His first wife Catherine died on August 21, 1897. After her death, Page became more socially active, riding fast horses and introducing himself to women. Fifteen months later, he married Lula Brookshire McLeod, who was 37 years old. Lula was known for being "plain" and a strict Presbyterian who opposed alcohol and card-playing. His children objected to the marriage and suggested in their personal letters that they believed she was marrying him for his money. In 1899, Lula bought the Merrimon-Wynne House from Margaret Merrimon, widow of Augustus Summerfield Merrimon.
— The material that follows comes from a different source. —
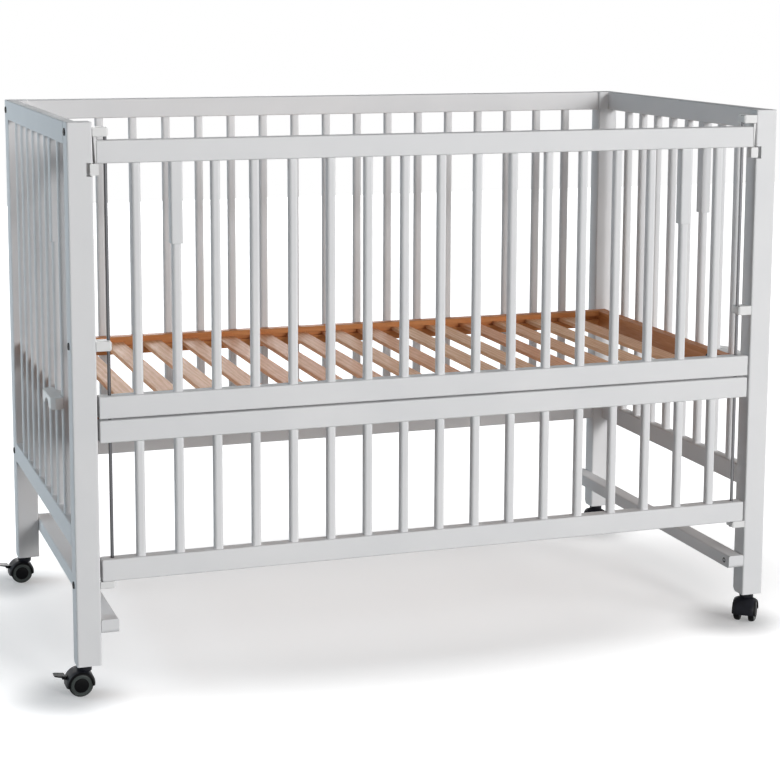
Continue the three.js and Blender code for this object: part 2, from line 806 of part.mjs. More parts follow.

Page died in Raleigh on October 16, 1899. The cause of his death was documented as stomach issues, although local historian Katherine Loftlin has suggested that his wife Lula may have murdered him. His will left instructions for him to be buried at the Historic Oakwood Cemetery in Raleigh under the direction of Lula. However, his sons stole his body from her and buried him next to his first wife, Catherine in Old Bethesda Cemetery near Aberdeen. Lula held a mock funeral at Oakwood Cemetery with an empty casket. Three years later, Lula married James Stanhope Wynne, mayor of Raleigh. They deeded the Merrimon-Wynne House to Peace College in 1919, and it was known as the Lula B. Wynne Hall.